• Supplied entries
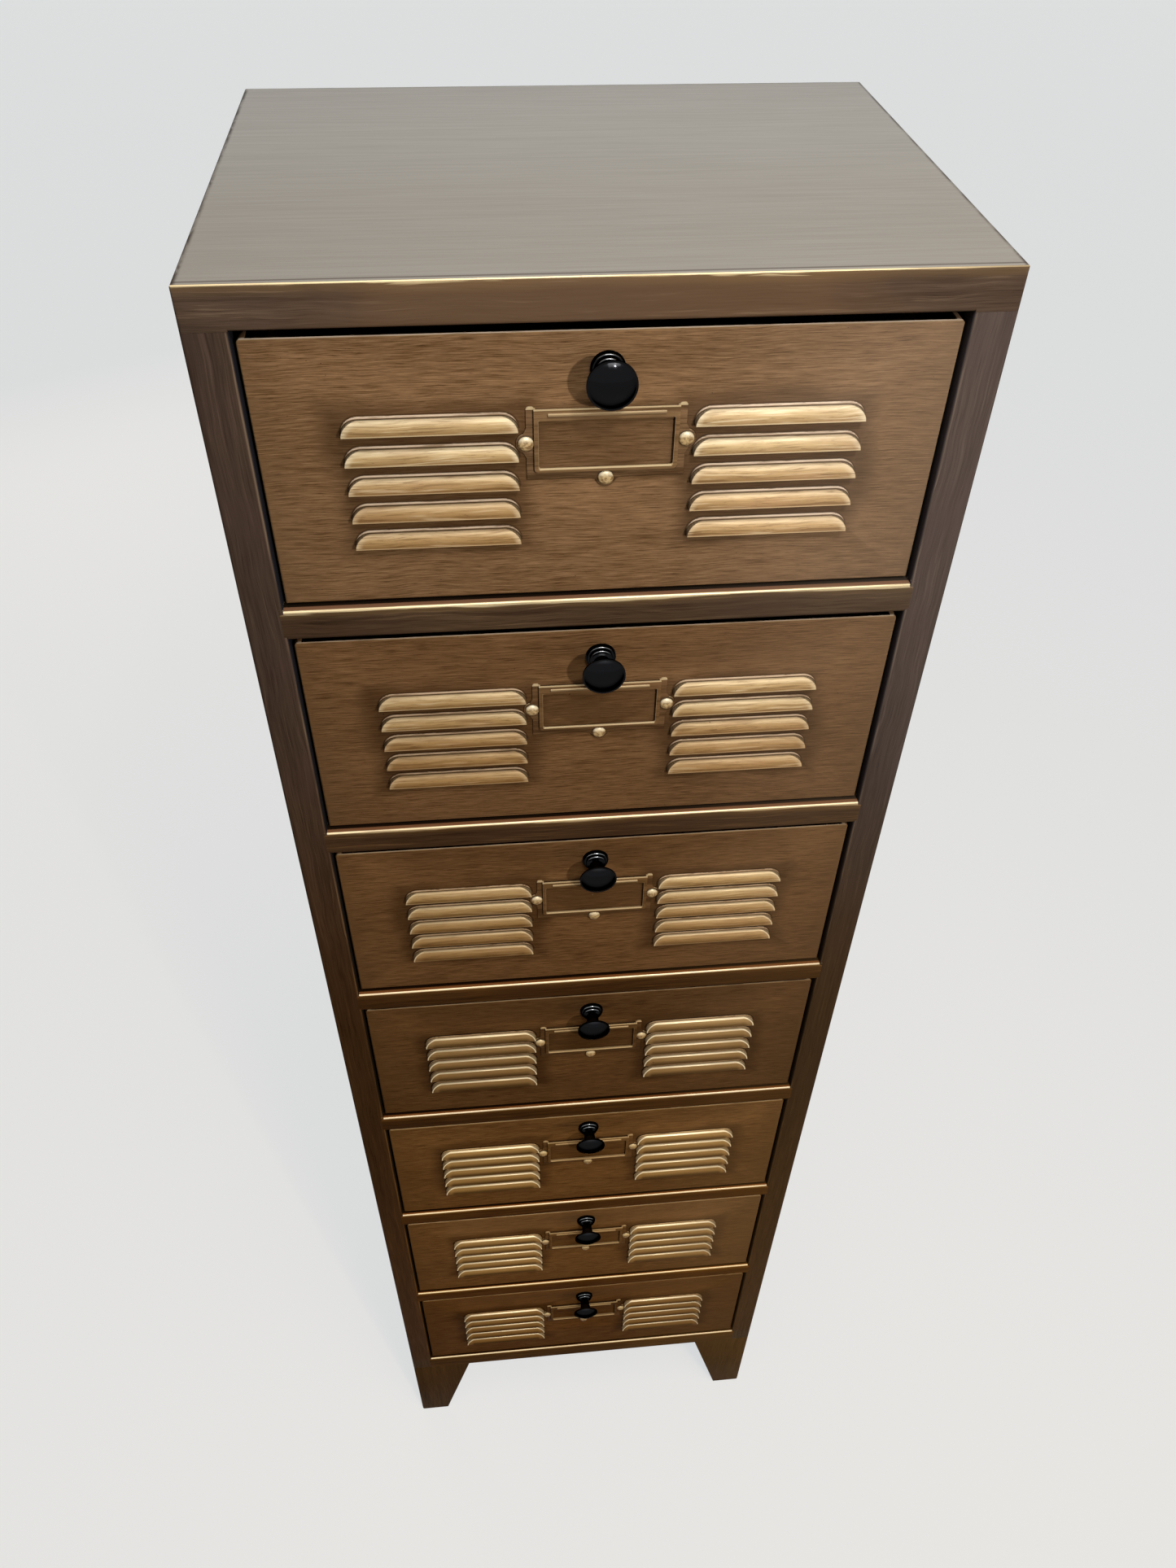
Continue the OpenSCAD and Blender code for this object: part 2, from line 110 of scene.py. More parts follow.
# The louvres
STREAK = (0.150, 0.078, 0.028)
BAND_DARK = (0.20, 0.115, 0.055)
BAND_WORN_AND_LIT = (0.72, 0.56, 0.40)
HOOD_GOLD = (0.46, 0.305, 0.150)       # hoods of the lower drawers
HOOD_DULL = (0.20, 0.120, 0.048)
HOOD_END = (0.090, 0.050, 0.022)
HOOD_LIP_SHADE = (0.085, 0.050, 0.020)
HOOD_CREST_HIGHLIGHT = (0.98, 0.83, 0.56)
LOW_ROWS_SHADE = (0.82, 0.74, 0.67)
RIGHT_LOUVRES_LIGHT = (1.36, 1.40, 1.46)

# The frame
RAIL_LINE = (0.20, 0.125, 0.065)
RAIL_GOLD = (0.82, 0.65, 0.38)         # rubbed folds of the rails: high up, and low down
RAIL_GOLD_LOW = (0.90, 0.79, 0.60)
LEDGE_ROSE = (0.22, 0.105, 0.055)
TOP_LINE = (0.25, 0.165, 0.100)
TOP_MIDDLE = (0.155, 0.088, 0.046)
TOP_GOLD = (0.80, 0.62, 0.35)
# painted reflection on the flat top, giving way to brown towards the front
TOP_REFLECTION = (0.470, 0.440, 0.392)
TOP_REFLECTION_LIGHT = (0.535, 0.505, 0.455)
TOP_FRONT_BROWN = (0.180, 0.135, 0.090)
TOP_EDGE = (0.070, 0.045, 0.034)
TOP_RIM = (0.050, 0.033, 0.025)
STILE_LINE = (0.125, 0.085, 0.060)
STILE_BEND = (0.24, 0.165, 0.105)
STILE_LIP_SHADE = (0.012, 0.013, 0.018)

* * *

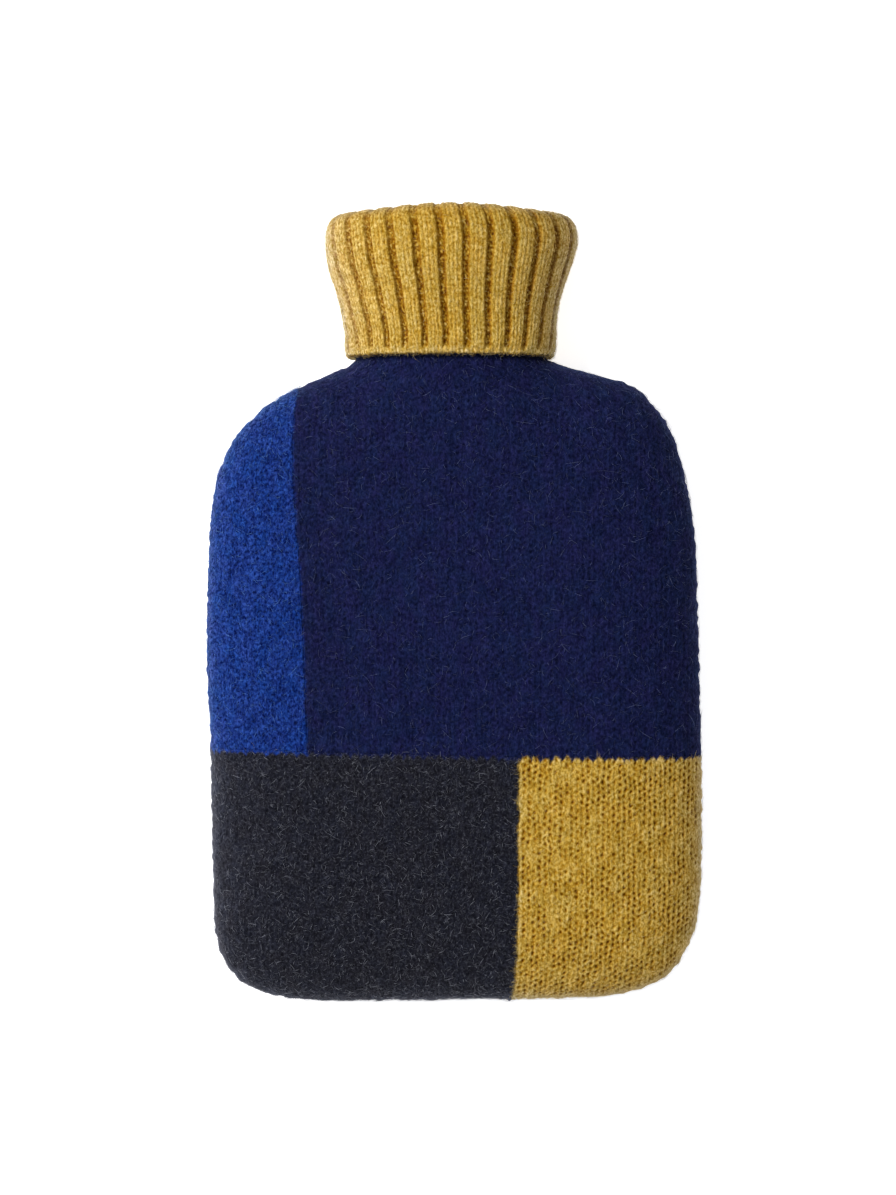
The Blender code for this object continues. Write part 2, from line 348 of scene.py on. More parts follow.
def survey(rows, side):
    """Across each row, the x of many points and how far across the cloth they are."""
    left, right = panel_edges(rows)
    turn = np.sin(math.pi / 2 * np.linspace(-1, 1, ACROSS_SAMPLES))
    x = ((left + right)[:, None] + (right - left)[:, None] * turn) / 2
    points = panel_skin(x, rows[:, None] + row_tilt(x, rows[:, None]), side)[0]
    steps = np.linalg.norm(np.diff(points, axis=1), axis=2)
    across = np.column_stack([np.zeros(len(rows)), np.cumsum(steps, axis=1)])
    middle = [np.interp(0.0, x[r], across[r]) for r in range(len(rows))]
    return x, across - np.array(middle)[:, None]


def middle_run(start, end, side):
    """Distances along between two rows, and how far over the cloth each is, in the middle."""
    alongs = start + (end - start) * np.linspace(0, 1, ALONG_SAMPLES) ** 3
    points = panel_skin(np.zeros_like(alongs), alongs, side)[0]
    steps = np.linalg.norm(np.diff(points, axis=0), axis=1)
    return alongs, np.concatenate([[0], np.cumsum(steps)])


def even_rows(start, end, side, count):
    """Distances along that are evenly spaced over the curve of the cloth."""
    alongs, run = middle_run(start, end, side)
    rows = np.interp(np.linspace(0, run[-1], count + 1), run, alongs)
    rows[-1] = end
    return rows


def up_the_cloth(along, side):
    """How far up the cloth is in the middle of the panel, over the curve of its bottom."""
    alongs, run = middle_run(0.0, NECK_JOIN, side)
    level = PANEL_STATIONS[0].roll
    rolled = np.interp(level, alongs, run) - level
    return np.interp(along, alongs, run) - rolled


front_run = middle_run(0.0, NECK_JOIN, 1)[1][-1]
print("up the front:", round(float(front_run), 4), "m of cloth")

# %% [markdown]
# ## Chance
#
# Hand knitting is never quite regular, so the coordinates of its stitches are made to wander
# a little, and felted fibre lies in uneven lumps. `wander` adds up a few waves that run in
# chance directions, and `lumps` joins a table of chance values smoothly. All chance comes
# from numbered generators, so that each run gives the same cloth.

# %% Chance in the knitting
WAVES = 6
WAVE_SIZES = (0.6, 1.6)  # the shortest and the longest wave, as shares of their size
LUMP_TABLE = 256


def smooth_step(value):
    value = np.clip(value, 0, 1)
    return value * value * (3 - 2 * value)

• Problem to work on
From the records above, give again exactly the lines running from the line with "Continue the OpenSCAD" to the line with "RIGHT_LOUVRES_LIGHT = (1.36, 1.40, 1.46)", inclusive.

• Solution to this task
Continue the OpenSCAD and Blender code for this object: part 2, from line 110 of scene.py. More parts follow.
# The louvres
STREAK = (0.150, 0.078, 0.028)
BAND_DARK = (0.20, 0.115, 0.055)
BAND_WORN_AND_LIT = (0.72, 0.56, 0.40)
HOOD_GOLD = (0.46, 0.305, 0.150)       # hoods of the lower drawers
HOOD_DULL = (0.20, 0.120, 0.048)
HOOD_END = (0.090, 0.050, 0.022)
HOOD_LIP_SHADE = (0.085, 0.050, 0.020)
HOOD_CREST_HIGHLIGHT = (0.98, 0.83, 0.56)
LOW_ROWS_SHADE = (0.82, 0.74, 0.67)
RIGHT_LOUVRES_LIGHT = (1.36, 1.40, 1.46)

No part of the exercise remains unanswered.